青的菠菜、白的荸荠,盛在白瓷碗里,宛如一帧小品,令人生出食素之心。
那个卖荸荠的老妇人,双手皱巴巴的,拿一柄小刀,坐在小板凳上削荸荠。
“妹妹,荸荠要哇?”
在我的故乡,年长的妇人称呼比自己年轻的女子“妹妹”,称呼年轻的男子为“弟弟”。这一声“妹妹”,喊得我珠泪滚滚。
小时候,奶奶也叫我“妹妹”。
“妹妹,挖荸荠去哦。”
奶奶在我家屋后的水田里,辟出一小块地,种了荸荠。荸荠的叶子绿绿的、长长的,中间空,捋一捋,会发出好听的声音,好似有人在吹唢呐。
荸荠长在泥里。用䦆头一挖,很快挖了一竹篮。黑乎乎的荸荠还粘着泥巴,拎到井水旁洗干净,裸露出紫红色的“小脸蛋”。
奶奶把篮子挂在廊檐下。晒了几个日头,吹了几天风,那一篮荸荠渐渐变得皱巴巴的。可是吃起来却贼甜。奶奶喜欢吃荸荠,七十岁的奶奶,仍旧有一口好牙,咬得动盐津豆,吃起豆子来咯嘣响。
到了冬天,奶奶把荸荠挖上来,种上麦子。挖来的泥荸荠堆在墙角,可以一直吃到来年春天都不会坏。
奶奶坐在廊檐下的小竹椅上削荸荠,用的是一把削铅笔的小刀。不一会儿工夫,奶奶就削了满满一碗荸荠,地上一堆紫皮。
奶奶把紫皮扫在簸箕里喂猪吃,什么菜叶子、瓜果皮,都给猪吃。猪呢,十分贪吃,来者不拒。
我也很贪吃,趁奶奶不留心,偷偷拿了几颗碗里的荸荠塞进嘴巴里。
荸荠切成片,加糖、醋炒一炒,吃起来酸酸甜甜,我喜欢酸酸甜甜的东西——糖醋排骨、糖醋莲藕。餐桌上如果有一碗糖醋荸荠,我可以多吃一碗饭。
我的小姑父,长了一张黑脸膛。他是苏北人,特别能吃苦,冬天骑个旧自行车,挨家挨户卖荸荠。
我一直记得,有一年,小姑父路过我们村庄时,下了一场大雪,雪花飘在他的肩上、头上和黑色的旧棉袄上。
他佝偻着背,递给我一篮洗得干干净净的紫红色的荸荠,我的眼泪就掉下来了。奶奶已故多年,小姑父也是一个垂暮的老人了。不知为什么,小姑父当初冒雪骑车卖荸荠的那一幕,至今仍像电影片段一样闪现在我眼前。

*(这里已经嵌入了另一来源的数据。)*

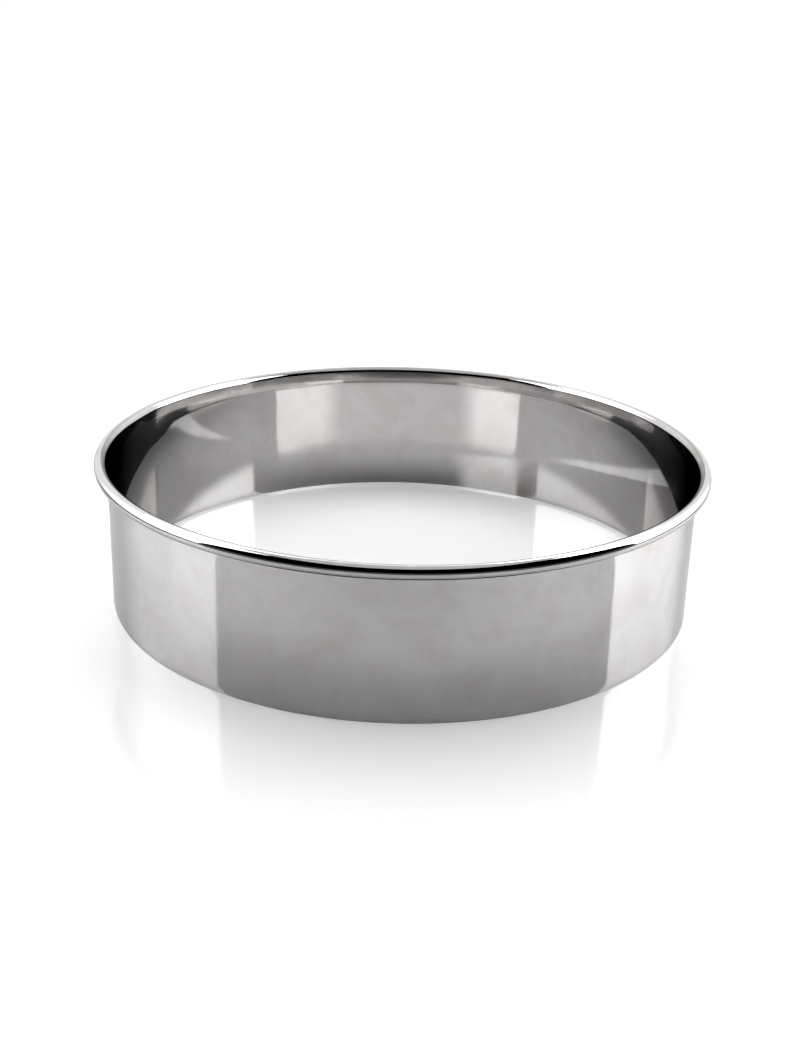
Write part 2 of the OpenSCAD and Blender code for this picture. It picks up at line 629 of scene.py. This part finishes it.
def stage_piece(name, points, faces, material):
    mesh = bpy.data.meshes.new(name)
    mesh.from_pydata(points, [], faces)
    mesh.materials.append(material)
    made = bpy.data.objects.new(name, mesh)
    bpy.context.scene.collection.objects.link(made)
    return made


def attribute(tree, name):
    return add_node(tree, "ShaderNodeAttribute", attribute_name=name).outputs["Fac"]


def card_material(name, light, horizon=None, again=1.0):
    """Light, or black at 0, on the side that faces the ring; the back lets everything through.

    Light gives it at the card's edge beside the camera and at its other edge, and horizon does
    so at its foot. The card is again times as bright from the third mirror on.
    """
    made = bpy.data.materials.new(name)
    made.use_nodes = True
    tree = made.node_tree
    tree.nodes.clear()
    along = attribute(tree, ALONG)

    def faded(ends):
        """From the first to the second of ends along the card."""
        return add_node(tree, "ShaderNodeMapRange", {
            "Value": along,
            "From Min": FADE_FROM,
            "From Max": FADE_TO,
            "To Min": ends[0],
            "To Max": ends[1],
        }, interpolation_type="SMOOTHSTEP").outputs[0]

    level = add_node(tree, "ShaderNodeMix", {
        0: smooth_share(tree, attribute(tree, UP), (0, 1)),
        2: faded(horizon or light),
        3: faded(light),
    }).outputs[0]
    bounces = add_node(tree, "ShaderNodeLightPath").outputs["Glossy Depth"]
    deep = math_node(tree, "MULTIPLY", math_node(tree, "GREATER_THAN", bounces, THIRD), again - 1)
    seen = math_node(tree, "MULTIPLY", level, math_node(tree, "ADD", deep, 1.0))
    lit = add_node(tree, "ShaderNodeEmission", {"Strength": seen})
    clear = add_node(tree, "ShaderNodeBsdfTransparent")
    side = add_node(tree, "ShaderNodeNewGeometry").outputs["Backfacing"]
    side = math_node(tree, "MAXIMUM", side, attribute(tree, CLEAR))
    shown = add_node(tree, "ShaderNodeMixShader", {0: side, 1: lit.outputs[0], 2: clear.outputs[0]})
    add_node(tree, "ShaderNodeOutputMaterial", {"Surface": shown.outputs[0]})
    made.cycles.emission_sampling = "NONE"
    return made


def card(name, distance, bearings, heights, light, seen_by=("glossy",), horizon=None, again=1.0):
    """A curved card round the ring, out of the picture; bearings run right from the camera's side."""
    points = []
    ups = []
    for height in spread(heights[0], heights[1], CARD_ROWS):
        tilt = math.radians(height)
        for turn in spread(math.radians(bearings[0]), math.radians(bearings[1]), CARD_STEPS):
            level = distance * math.cos(tilt)
            up = distance * math.sin(tilt)
            points.append((level * math.sin(turn), -level * math.cos(turn), up))
            ups.append(height / HORIZON_TOP)
    faces = grid_faces(CARD_ROWS, CARD_STEPS)
    if bearings[1] < bearings[0]:
        faces = [face[::-1] for face in faces]
    made = stage_piece(name, points, faces, card_material(name, light, horizon, again))
    set_attribute(made, ALONG, spread(0, 1, CARD_STEPS) * (CARD_ROWS + 1))
    set_attribute(made, UP, ups)
    hide_card(made, seen_by)


def grid_faces(rows, steps):
    """Faces of a grid of rows + 1 by steps + 1 points."""
    wide = steps + 1
    return [
        (row * wide + i, (row + 1) * wide + i, (row + 1) * wide + i + 1, row * wide + i + 1)
        for row in range(rows)
        for i in range(steps)
    ]


def set_attribute(obj, name, values):
    made = obj.data.attributes.new(name, "FLOAT", "POINT")
    made.data.foreach_set("value", values)


def hide_card(obj, seen_by):
    """Keeps a card out of the picture: only reflections see it, or the floor that it lights."""
    obj.visible_camera = False
    obj.visible_glossy = "glossy" in seen_by
    obj.visible_diffuse = "diffuse" in seen_by
    obj.visible_shadow = False
    obj.visible_transmission = False
    obj.visible_volume_scatter = False


def far_floor(light):
    """Painted shade: a dark sheet lying on the floor beyond the picture's edge, as the metal mirrors it;
    its edges are soft.
    """
    turns = spread(math.radians(FAR_FLOOR[0]), math.radians(FAR_FLOOR[1]), CARD_STEPS)
    points = [
        (r * math.sin(turn), -r * math.cos(turn), CARD_LIFT)
        for r in FAR_FLOOR_R
        for turn in turns
    ]
    faces = grid_faces(len(FAR_FLOOR_R) - 1, CARD_STEPS)
    made = stage_piece("far_floor", points, faces, card_material("far_floor", (light, light)))
    row = [1.0] + [0.0] * (CARD_STEPS - 1) + [1.0]
    set_attribute(made, CLEAR, [1.0] * len(row) + row * (len(FAR_FLOOR_R) - 1))
    hide_card(made, ("glossy", "diffuse"))


def overhead_card(strength):
    """A grey card that hangs level over the ring, out of the picture."""
    near, far = OVERHEAD_Y
    points = [(x, y, OVERHEAD_H) for x, y in ((-1, near), (-1, far), (1, far), (1, near))]
    points = [(x * OVERHEAD_HALF, y, z) for x, y, z in points]
    made = card_material("overhead_card", (strength, strength))
    hide_card(stage_piece("overhead_card", points, [(0, 1, 2, 3)], made), ("glossy",))


def floor_material(studio):
    made = bpy.data.materials.new("floor")
    made.use_nodes = True
    tree = made.node_tree
    shader = tree.nodes["Principled BSDF"]
    shader.inputs["Roughness"].default_value = FLOOR_ROUGHNESS
    rays = add_node(tree, "ShaderNodeLightPath").outputs
    place = add_node(tree, "ShaderNodeTexCoord").outputs["Object"]
    distance = add_node(tree, "ShaderNodeVectorMath", {0: place}, operation="LENGTH").outputs["Value"]
    parts = add_node(tree, "ShaderNodeSeparateXYZ", {0: place}).outputs

    # Painted shade: in the mirror image of a mirror image the back of the floor and all outside the ring
    # is darkened, and from the third mirror on all of it
    twice = math_node(tree, "GREATER_THAN", rays["Glossy Depth"], SECOND)
    thrice = math_node(tree, "GREATER_THAN", rays["Glossy Depth"], THIRD)
    outside = math_node(tree, "GREATER_THAN", distance, INNER_R)
    away = math_node(tree, "MAXIMUM", smooth_share(tree, parts["Y"], BACK_EDGE), outside)
    mirror_shade = math_node(tree, "MAXIMUM", thrice, math_node(tree, "MULTIPLY", twice, away))
    painted_dimming = math_node(tree, "MULTIPLY", mirror_shade, 1 - studio.second_mirror_shade)
    tint = mix_colour(tree, (*studio.floor, 1), (0, 0, 0, 1), painted_dimming)
    tree.links.new(tint, shader.inputs["Base Color"])

    # Seen from low down the floor is nearly matt
    grazing = add_node(tree, "ShaderNodeFresnel", {"IOR": FLOOR_IOR}).outputs[0]
    matt_share = math_node(tree, "MULTIPLY", smooth_share(tree, grazing, LOW_MIRROR), studio.low_mirror)
    matt = add_node(tree, "ShaderNodeBsdfDiffuse", {"Color": tint})
    surface = add_node(tree, "ShaderNodeMixShader", {
        0: matt_share, 1: shader.outputs[0], 2: matt.outputs[0],
    }).outputs[0]

    # Painted light: a pool of light inside the ring, right of its middle, glows in the floor's second
    # mirror image
    aside = math_node(tree, "SUBTRACT", parts["X"], parts["Y"])
    right = smooth_share(tree, aside, POOL_EDGE)
    pool = math_node(tree, "MULTIPLY", smooth_share(tree, parts["Y"], FRONT_EDGE), right)
    pool = math_node(tree, "MULTIPLY", pool, math_node(tree, "SUBTRACT", twice, thrice))

    # The camera sees the floor whiter, the more so away from the ring
    white = studio.lift
    for (near, far), more in zip(LIFT_RINGS, (studio.lift_close, studio.lift_far)):
        ring = add_node(tree, "ShaderNodeMapRange", {
            "Value": distance, "From Min": near, "From Max": far, "To Max": more,
        })
        white = math_node(tree, "ADD", ring.outputs[0], white)
    shown = math_node(tree, "MULTIPLY", rays["Is Camera Ray"], white)
    shown = math_node(tree, "ADD", shown, math_node(tree, "MULTIPLY", pool, studio.painted_pool_light))

    # Painted light: the metal sees both front corners of the floor brighter, by a glow that only
    # reflections show
    wide = smooth_share(tree, math_node(tree, "ABSOLUTE", parts["X"]), CORNER_ASIDE)
    front = smooth_share(tree, math_node(tree, "MULTIPLY", parts["Y"], -1.0), CORNER_FRONT)
    corner = math_node(tree, "MULTIPLY", math_node(tree, "MULTIPLY", wide, front), rays["Is Glossy Ray"])
    shown = math_node(tree, "ADD", shown, math_node(tree, "MULTIPLY", corner, studio.painted_front_glow))

    # Painted reflection: the foot of the back wall mirrors a bright spot that glows on the floor, right
    # of its middle
    painted_spot = math_node(tree, "MULTIPLY", rays["Is Glossy Ray"], math_node(tree, "SUBTRACT", 1.0, twice))
    painted_spot = math_node(tree, "MULTIPLY", painted_spot, math_node(tree, "SUBTRACT", 1.0, outside))
    painted_spot = math_node(tree, "MULTIPLY", painted_spot, smooth_share(tree, distance, SPOT_FROM))
    for across, edge in SPOT_SIDES:
        reach = add_node(tree, "ShaderNodeVectorMath", {0: place, 1: across}, operation="DOT_PRODUCT")
        painted_spot = math_node(tree, "MULTIPLY", painted_spot, smooth_share(tree, reach.outputs["Value"], edge))
    shown = math_node(tree, "ADD", shown, math_node(tree, "MULTIPLY", painted_spot, studio.painted_foot_spot))
    # This emission holds the camera's white lift and the painted light and painted reflection above
    lift = add_node(tree, "ShaderNodeEmission", {"Strength": shown})
    both = add_node(tree, "ShaderNodeAddShader", {0: surface, 1: lift.outputs[0]})
    tree.links.new(both.outputs[0], tree.nodes["Material Output"].inputs["Surface"])
    made.cycles.emission_sampling = "NONE"
    return made


def studio_world(studio):
    world = bpy.data.worlds.new("studio")
    world.use_nodes = True
    tree = world.node_tree
    background = tree.nodes["Background"]
    background.inputs["Color"].default_value = (1, 1, 1, 1)
    rays = add_node(tree, "ShaderNodeLightPath").outputs
    mirrored = math_node(tree, "MULTIPLY", rays["Is Glossy Ray"], studio.surround)
    tree.links.new(math_node(tree, "ADD", rays["Is Camera Ray"], mirrored), background.inputs["Strength"])
    bpy.context.scene.world = world


class RING_OT_stage(bpy.types.Operator):
    """Make the floor, the light, the cards that the metal reflects and the camera"""

    bl_idname = "pastry_ring.stage"
    bl_label = "Stage"

    def execute(self, context):
        studio = context.scene.pastry_ring_studio
        context.scene.view_settings.view_transform = "Standard"
        studio_world(studio)
        corners = [(x * FLOOR_HALF, y * FLOOR_HALF, 0) for x, y in ((-1, -1), (1, -1), (1, 1), (-1, 1))]
        stage_piece("floor", corners, [(0, 1, 2, 3)], floor_material(studio))
        low = studio.horizon
        far_floor(low)
        card("front_flag", DOME_R, FRONT_DARK, FLAG_HEIGHTS, (0.0, 0.0), horizon=(low, low))
        for name, distance, bearings, light, again in (
            ("left_panel", LEFT_PANEL_R, LEFT_PANEL, studio.left_panel, studio.left_again),
            ("right_panel", RIGHT_PANEL_R, RIGHT_PANEL, studio.right_panel, studio.right_again),
        ):
            end = studio.panel_end
            card(
                name, distance, bearings, PANEL_HEIGHTS, (light, end),
                horizon=(low, end), again=again,
            )
            card(name + "_top", distance, bearings, PANEL_TOP, (light, light))
        for name, (bearings, heights), light in (
            ("back_light", BACK_BOX, studio.back_light),
            ("front_light", FRONT_BOX, studio.front_light),
            ("left_light", LEFT_BOX, studio.left_light),
            ("right_light", RIGHT_BOX, studio.right_light),
        ):
            card(name, DOME_R, bearings, heights, (light, light), ("diffuse",))
        overhead_card(studio.overhead)
        camera()
        return {"FINISHED"}


class RING_OT_band(bpy.types.Operator):
    """Make the sheet hoop with its rolled rim"""

    bl_idname = "pastry_ring.band"
    bl_label = "Band"

    def execute(self, context):
        sizes = context.scene.pastry_ring_sizes
        weld_turn = 2 * math.asin(sizes.weld_w / 2 / sizes.inner_r)
        piece = sweep(
            "hoop_sheet", sheet_outline(sizes), polished_sheet(context.scene.pastry_ring_finish),
            sizes.seam_angle + weld_turn / 2, TURN - weld_turn, sizes.steps_round, sizes,
        )
        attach(piece, BODY)
        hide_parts("band")
        return {"FINISHED"}


class RING_OT_weld(bpy.types.Operator):
    """Make the weld that closes the hoop"""

    bl_idname = "pastry_ring.weld"
    bl_label = "Weld"

    def execute(self, context):
        sizes = context.scene.pastry_ring_sizes
        weld_turn = 2 * math.asin(sizes.weld_w / 2 / sizes.inner_r)
        piece = sweep(
            "seam", sheet_outline(sizes), ground_weld(context.scene.pastry_ring_finish),
            sizes.seam_angle - weld_turn / 2, weld_turn, WELD_STEPS, sizes,
        )
        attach(piece, BODY)
        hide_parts("seam_weld")
        return {"FINISHED"}


class RING_OT_wire(bpy.types.Operator):
    """Make the wire that the rim is rolled over"""

    bl_idname = "pastry_ring.wire"
    bl_label = "Rim wire"

    def execute(self, context):
        sizes = context.scene.pastry_ring_sizes
        bead_x = sizes.inner_r + sizes.bead_r
        gap_turn = 2 * math.asin(sizes.wire_end_gap / 2 / bead_x)
        centre = (sizes.bead_r, sizes.height - sizes.bead_r)
        outline = [
            (centre[0] + sizes.wire_r * math.cos(a), centre[1] + sizes.wire_r * math.sin(a))
            for a in spread(0, TURN, WIRE_SIDES)[:-1]
        ]
        piece = sweep(
            "rolled_in_wire", outline, bright_wire(context.scene.pastry_ring_finish),
            sizes.wire_gap_angle + gap_turn / 2, TURN - gap_turn, sizes.steps_round, sizes,
        )
        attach(piece, BODY)
        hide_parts("rim_wire")
        return {"FINISHED"}


class RING_PT_panel(bpy.types.Panel):
    """Sizes, finishes and build steps of the pastry ring"""

    bl_idname = "RING_PT_panel"
    bl_label = "Pastry Ring"
    bl_space_type = "VIEW_3D"
    bl_region_type = "UI"
    bl_category = "Pastry Ring"

    def draw(self, context):
        layout = self.layout
        for title, group in PROPERTY_GROUPS.items():
            box = layout.box()
            box.label(text=title.rsplit("_", 1)[1].capitalize())
            for name in group.__annotations__:
                box.prop(getattr(context.scene, title), name)
        for step in STEPS:
            layout.operator(step.bl_idname)


PROPERTY_GROUPS = {
    "pastry_ring_sizes": RingSizes,
    "pastry_ring_finish": RingFinish,
    "pastry_ring_studio": RingStudio,
}
STEPS = (RING_OT_stage, RING_OT_band, RING_OT_weld, RING_OT_wire)
CLASSES = (*PROPERTY_GROUPS.values(), *STEPS, RING_PT_panel)


def register():
    for cls in CLASSES:
        bpy.utils.register_class(cls)
    for name, group in PROPERTY_GROUPS.items():
        setattr(bpy.types.Scene, name, PointerProperty(type=group))


def unregister():
    for name in PROPERTY_GROUPS:
        delattr(bpy.types.Scene, name)
    for cls in reversed(CLASSES):
        bpy.utils.unregister_class(cls)


def main():
    register()
    for step in STEPS:
        area, name = step.bl_idname.split(".")
        getattr(getattr(bpy.ops, area), name)()


if __name__ == "__main__":
    main()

君自故乡来,应知故乡事。故乡的事,许多我已不知了。可是当我听见那个卖荸荠的老妇熟稔的乡音时,那消逝的三十载光阴似乎又回来了。
春风浩荡,拎着一袋荸荠走回家,一颗心充满了柔情和欢喜。
荸荠,这来自故乡的物产,一年一年随着春风,治愈了我的思乡症。